Millford Cricket Club was the meeting place for my next adventure in racing by taking part in a cross country navigation race.  This one was a 17.2mile event in my case or could be longer/shorter depending on your route  and organised by Mercia Fell Runners.  FRA (Fell Runners Association) rules were applied to the race meaning you had to carry mandatory kit (waterproof top and trousers, hat, gloves, compass) and gives you an idea of the type of race and competitors lining up at registration.  After paying the entry fee, collecting your number, your are then presented with a red dibber! A vital piece of kit for proving you have been to the set points in the correct order, anything other than this order or not making cut of times at certain check points means you will be asked to leave the race.  The dibber is an electronic dongle that attaches to your finger by elastic, when you reach a checkpoint insert your red dibber into the checker wait for a quick flash and a beep and all is done and logged.

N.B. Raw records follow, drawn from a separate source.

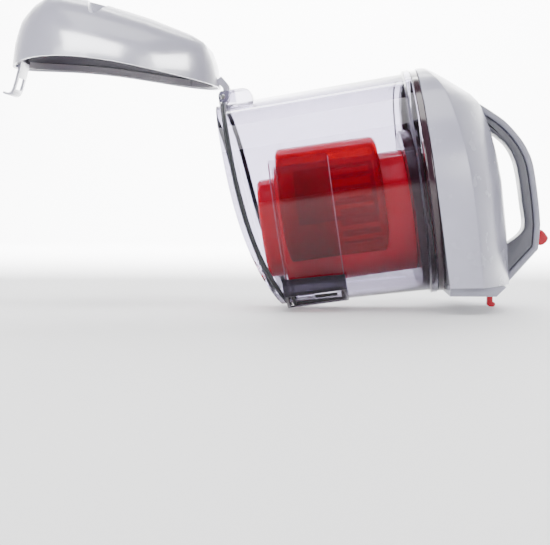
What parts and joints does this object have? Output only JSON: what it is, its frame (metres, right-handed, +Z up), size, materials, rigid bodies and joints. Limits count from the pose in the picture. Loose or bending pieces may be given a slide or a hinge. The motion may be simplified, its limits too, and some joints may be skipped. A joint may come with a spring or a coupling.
{
  "type": "handheld vacuum dust container",
  "caption": "Clear cyclone dust bin with a translucent red separator, grey filter head, carry handle, release latch and a hinged emptying lid shown open.",
  "frame": {"origin": "middle of the bounding box at the level it lies on", "axes": "+X from the open lid towards the handle, +Y across, away from the side with the inlet duct, +Z up"},
  "size_m": [0.466, 0.1912, 0.2622],
  "materials": {
    "clear": "clear moulded plastic, polished",
    "smoked": "smoky moulded plastic",
    "red_clear": "translucent red plastic, polished",
    "red": "satin red plastic",
    "light_grey": "satin light grey plastic",
    "mid_grey": "satin grey plastic",
    "dark_grey": "fine-textured dark grey plastic",
    "black_rubber": "moulded rubber",
    "plum": "dark plum plastic",
    "steel": "plain steel",
    "filter_paper": "pleated filter paper",
    "filter_foam": "open-cell foam"
  },
  "bodies": {
    "container": {"dust_cup": "clear", "inlet_duct": "clear", "mouth_seal": "black_rubber", "hinge_pin": "steel", "inlet_port_frame": "smoked", "port_seal": "black_rubber", "head_seal": "black_rubber", "head_shell": "light_grey", "head_plate": "dark_grey", "filter_frame": "mid_grey", "pleated_filter": "filter_paper", "foam_filter": "filter_foam", "underside_frame": "light_grey", "tray_screw_1": "steel", "tray_screw_2": "steel", "tray_screw_3": "steel", "tray_screw_4": "steel", "handle_strip": "mid_grey", "handle_grip": "dark_grey", "latch_pin": "steel"},
    "cyclone": {"cyclone_drum": "red_clear", "cyclone_core": "red_clear", "cyclone_tip": "red_clear", "vortex_tube": "plum", "spiral_ramp": "plum", "window_grille": "plum", "flange_disc": "plum", "bayonet_ring": "red"},
    "lid": {"lid_shell": "light_grey", "lid_liner": "dark_grey", "lid_seal": "mid_grey"},
    "clip": {"lid_clip": "light_grey"},
    "button": {"release_button": "red", "button_spring": "steel"},
    "latch": {"latch_hook": "red"}
  },
  "joints": [
    {"name": "lid_hinge", "type": "hinge", "parent": "container", "child": "lid", "pos_m": [-0.04306, 0, 0.17932], "axis": [0, 1, 0], "range_deg": [-114.3, 0]},
    {"name": "clip_flex", "type": "hinge", "parent": "lid", "child": "clip", "pos_m": [-0.21769, 0, 0.20833], "axis": [0, 1, 0], "range_deg": [0, 9], "stiffness_Nm_per_rad": 0.05},
    {"name": "button_press", "type": "slide", "parent": "container", "child": "button", "axis": [-0.9906, 0, -0.1368], "range_m": [0, 0.003], "stiffness_N_per_m": 300},
    {"name": "latch_swing", "type": "hinge", "parent": "container", "child": "latch", "pos_m": [0.18456, 0, 0.04421], "axis": [0, 1, 0], "range_deg": [0, 5.2]},
    {"name": "cyclone_twist", "type": "hinge", "parent": "container", "child": "cyclone", "pos_m": [0.05662, 0, 0.07588], "axis": [0.9906, 0, 0.1368], "range_deg": [-25, 0]}
  ],
  "couplings": [
    {"joint": "latch_swing", "follows": "button_press", "rad_per_m": 29.089}
  ]
}
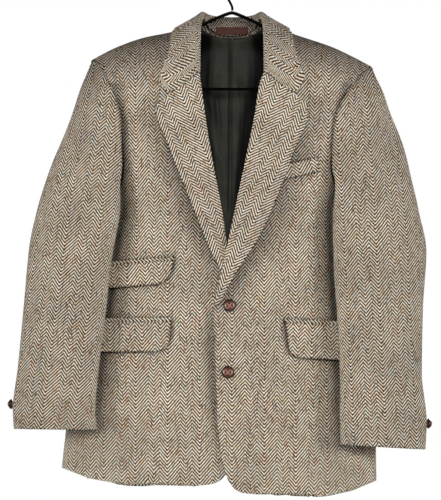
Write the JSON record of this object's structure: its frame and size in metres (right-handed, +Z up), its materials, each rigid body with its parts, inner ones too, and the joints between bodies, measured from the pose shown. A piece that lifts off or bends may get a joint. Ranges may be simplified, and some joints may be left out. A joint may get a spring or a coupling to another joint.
{
  "type": "tweed hacking jacket on a hanger",
  "caption": "Single-breasted herringbone tweed jacket with notched lapels, flap pockets and woven leather buttons, on a plain hanger.",
  "frame": {"origin": "inside of the top of the hook, where it rests on its rod", "axes": "+Z up, -Y out of the front of the jacket, +X towards the wearer's left"},
  "size_m": [0.7215, 0.1404, 0.9069],
  "materials": {
    "tweed": "herringbone wool tweed",
    "lining": "satin",
    "label": "woven ribbon",
    "leather_button": "woven, polished",
    "hanger": "satin"
  },
  "bodies": {
    "root": {"front_right": "tweed", "front_left": "tweed", "back_right": "tweed", "back_left": "tweed", "upper_sleeve_right": "tweed", "under_sleeve_right": "tweed", "upper_sleeve_left": "tweed", "under_sleeve_left": "tweed", "collar": "tweed", "lapel_right": "tweed", "lapel_left": "tweed", "ticket_flap": "tweed", "ticket_jet": "tweed", "hip_flap_right": "tweed", "hip_jet_right": "tweed", "hip_flap_left": "tweed", "hip_jet_left": "tweed", "breast_welt": "tweed", "back_lining": "lining", "label_patch": "label", "front_button_upper": "leather_button", "front_button_lower": "leather_button", "cuff_button_right": "leather_button", "cuff_button_left": "leather_button", "hanger_arms": "hanger", "hanger_bar": "hanger", "hanger_hook": "hanger"}
  },
  "joints": []
}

Off to the start at Millford common, noticing that I am the only one carrying a map case, taking a bearing and working out which path to take.  I must stick out like a sore thumb, only thing missing is the Sat Phone and flashing beacon on my head in case I get lost.  Too late to worry as we are off, at least in the directional I wanted to go, but some are veering off to the left up over the hill, do I follow them or stick to my route with the bulk of the others? Stick to the route, over the stepping stones then wind up and round, chatting to people as I go.  Not running flat out but trying to find a steady pace, check the map on the move, look where people are going up ahead, this is the right way.  The first Trig point appears by the rifle range as planned, time to insert the dibber. Flash, beep and the marshal records your number, check map and off heading south towards the railway crossing and the first timed cut off point.

Through the 60min check point with 7 mins to spare, I follow the pack this time as we cut through the forest.  Then its uphill and a steep one it is all the way to Castle Ring at the most southerly point of the Chase.   Dibber done, then all the way back down and uphill again to the road.  Keep going up to the next Trig point at Stile Cop passing a few runner on the way.  The hill sessions are paying off and over half way! Heading back now but first a long slog up a track to a short road section then on to the last of the trails called Sherbrook Banks.  Three miles to go and I up my pace at each mile from 9 – 8 – 7min, catching a few more on the last climb and then we can see the final Trig point called Glacial Boulder. Dibber done, quick selfie and off for the final push as chap blasts past but I just can’t hold on.  A gradual downhill through a tree covered gulley before it opens up and the finish is in sight.  ‘Don’t forget to check your dibber in’ shouts the marshal as I approach the finish line……bleep, flash and it’s finished.  Not many of us around the finish area but all of us are congratulating one another and grabbing a cup of water. We watch some other faces I recognise from around the course finish and cheer them in.  Mutual respect amongst runners as a tough mornings run has been conquered and I think maybe the first time an SDRR runner has completed it, but hopefully not the last.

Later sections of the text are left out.